Frequency specific activity in subthalamic nucleus correlates with hand bradykinesia in Parkinson's disease.
Local field potential recordings made from the basal ganglia of patients undergoing deep brain stimulation have suggested that frequency specific activity is involved in determining the rate of force development and the peak force at the outset of a movement. However, the extent to which the basal ganglia might be involved in motor performance later on in a sustained contraction is less clear. We therefore recorded from the subthalamic nucleus region (STNr) in patients with Parkinson's disease (PD) as they made maximal voluntary grips. Relative to age-matched controls they had more rapid force decrement when contraction was meant to be sustained and prolonged release reaction time and slower rate of force offset when they were supposed to release the grip.
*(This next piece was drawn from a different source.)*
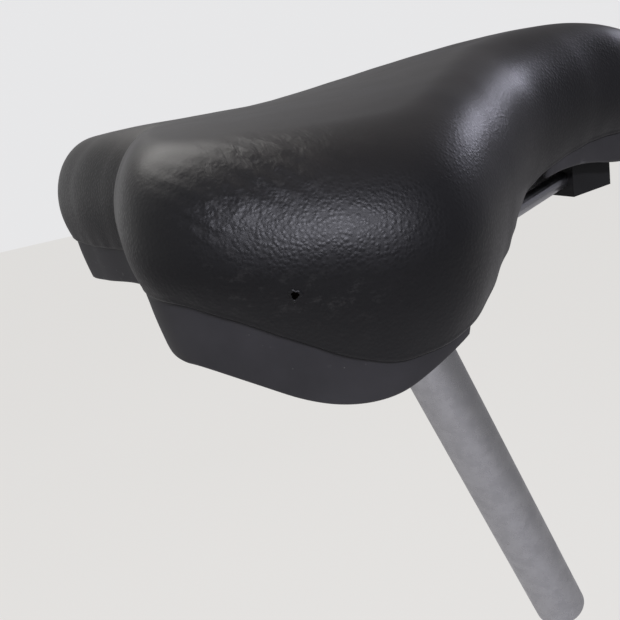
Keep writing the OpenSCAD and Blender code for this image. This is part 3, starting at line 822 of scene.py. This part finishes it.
# %% Dress the carried-over parts
slots = {part["node"]: part["material_slot"] for part in frame["record"]["subparts"]}
finishes = dict(steels, black_moulding=pan_plastic, skirt_moulding=skirt_plastic, cover_vinyl=vinyl)
ROUND_WIRES = ("rail_left", "rail_right")
EDGE = 0.35 * MM
for node_name, node in frame["nodes"].items():
    node.data.materials.clear()
    node.data.materials.append(finishes[slots[node_name]])
    if node_name not in ROUND_WIRES:
        bevel = node.modifiers.new("rounded_edges", "BEVEL")
        bevel.width = EDGE
        bevel.segments = 2
        bevel.limit_method = "ANGLE"
        bevel.angle_limit = math.radians(35)
print("dressed", len(frame["nodes"]), "nodes")

# %% [markdown]
# ## The floor
# The floor is pale and plain. More light would wash out the saddle before it made the
# floor pale, so most of the floor's brightness in view is its own glow, and the rest is a
# matt surface that still takes the saddle's shadow.

# %% Lay the floor
FLOOR_BELOW, HALF_FLOOR, GLOW = 0.80, 6, 0.80
corners = [(x * HALF_FLOOR, y * HALF_FLOOR, 0) for x, y in ((-1, -1), (1, -1), (1, 1), (-1, 1))]
floor_mesh = bpy.data.meshes.new("floor")
floor_mesh.from_pydata(corners, [], [(0, 1, 2, 3)])
floor = bpy.data.objects.new("floor", floor_mesh)
bpy.context.collection.objects.link(floor)
floor.location = (0, 0, -FLOOR_BELOW)
floor_finish, floor_tree, floor_shader = start_finish("pale_floor", (0.72, 0.71, 0.69), 0.8)
stain = cloud(floor_tree, place(floor_tree), 1.3, 4, 0.6)
shade = mix(floor_tree, stain, (0.70, 0.69, 0.67), (0.76, 0.75, 0.735))
floor_tree.links.new(shade, floor_shader.inputs["Base Color"])
glow = put(floor_tree, "Emission", {"Color": (0.87, 0.855, 0.835, 1), "Strength": 1.0})
seen = put(floor_tree, "LightPath")
pale = put(floor_tree, "MixShader", links={
    0: sums(floor_tree, "MULTIPLY", seen.outputs["Is Camera Ray"], GLOW),
    1: floor_shader.outputs[0], 2: glow.outputs[0]})
floor_tree.links.new(pale.outputs[0], floor_tree.nodes["Material Output"].inputs["Surface"])
floor_mesh.materials.append(floor_finish)
print("floor at", round(floor.location.z, 2))

# %% [markdown]
# ## Light
# On black, form shows only in highlights, so the lamps are placed for their reflections. A
# long, narrow window behind the camera draws the band along the shoulder, a small one in front
# catches the flank of the nose, and a wide one above the far side lights the top. Bare
# bulbs would give hard spots, and one big lamp would leave the black flat.

# %% Light the scene
def lamp(name, at, towards, size, power, colour=(1, 1, 1)):
    light = bpy.data.lights.new(name, "AREA")
    light.shape = "RECTANGLE"
    light.size, light.size_y = size
    light.energy = power
    light.color = colour
    holder = bpy.data.objects.new(name, light)
    bpy.context.collection.objects.link(holder)
    holder.location = at
    aim = Vector(towards) - Vector(at)
    holder.rotation_mode = "QUATERNION"
    holder.rotation_quaternion = aim.to_track_quat("-Z", "Y")


SADDLE = (-0.03, -0.05, 0.08)
lamp("window", (-0.22, -1.33, 0.84), SADDLE, (0.8, 0.12), 13, (0.88, 0.88, 1.0))
lamp("side_window", (1.32, 0.34, 0.56), SADDLE, (0.3, 0.3), 1.9, (0.84, 0.84, 1.0))
lamp("skylight", (-0.25, 0.85, 1.35), SADDLE, (1.0, 0.8), 9, (1.0, 0.98, 0.95))

# %% [markdown]
# The room around is dim on the near side and lighter on the far side, so that the cover's
# edges stand out. An image of a room could light it too, but would leave its own shapes in
# the reflections. Where the camera sees the room itself, it is an even pale grey.

# %% Put the saddle in a pale room
world = bpy.data.worlds.new("pale_room")
bpy.context.scene.world = world
world.use_nodes = True
sky = world.node_tree
shine = sky.nodes["Background"]
way = put(sky, "TexCoord").outputs["Generated"]
far = put(sky, "VectorMath", {1: (-0.75, 0.65, 0.10)}, {0: way}, operation="DOT_PRODUCT")
room = ramp(sky, sums(sky, "MULTIPLY_ADD", far.outputs["Value"], 0.5),
    [(0.0, (0.17, 0.17, 0.19)), (0.5, (0.20, 0.20, 0.215)),
        (0.75, (0.36, 0.36, 0.37)), (1.0, (0.5, 0.5, 0.5))])
seen = put(sky, "LightPath").outputs["Is Camera Ray"]
sky.links.new(mix(sky, seen, room, (0.80, 0.80, 0.81)), shine.inputs["Color"])
shine.inputs["Strength"].default_value = 1.0
bpy.context.scene.view_settings.view_transform = "Standard"
print("view transform:", bpy.context.scene.view_settings.view_transform)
These impairments were independent from medication status. Increased STNr power over 5-12 Hz (in the theta/alpha band) independently predicted better performance-reduced force decrement, shortened release reaction time and faster rate of force offset. In contrast, lower mean levels and progressive reduction of STNr power over 55-375 Hz (high gamma/high frequency) over the period when contraction was meant to be sustained were both strongly associated with greater force decrement over time. Higher power over 13-23 Hz (low beta) was associated with more rapid force decrement during the period when grip should have been sustained, and with a paradoxical shortening of the release reaction time. These observations suggest that STNr activities at 5-12 Hz and 55-375 Hz are necessary for optimal grip performance and that deficiencies of such activities lead to motor impairments. In contrast, increased levels of 13-25 Hz activity both promote force decrement and shorten the release reaction time, consistent with a role in antagonising (and terminating) voluntary movement. Frequency specific oscillatory activities in the STNr impact on motor performance from the beginning to the end of a voluntary grip.
2013.Exp. Neurol., 240():122-9.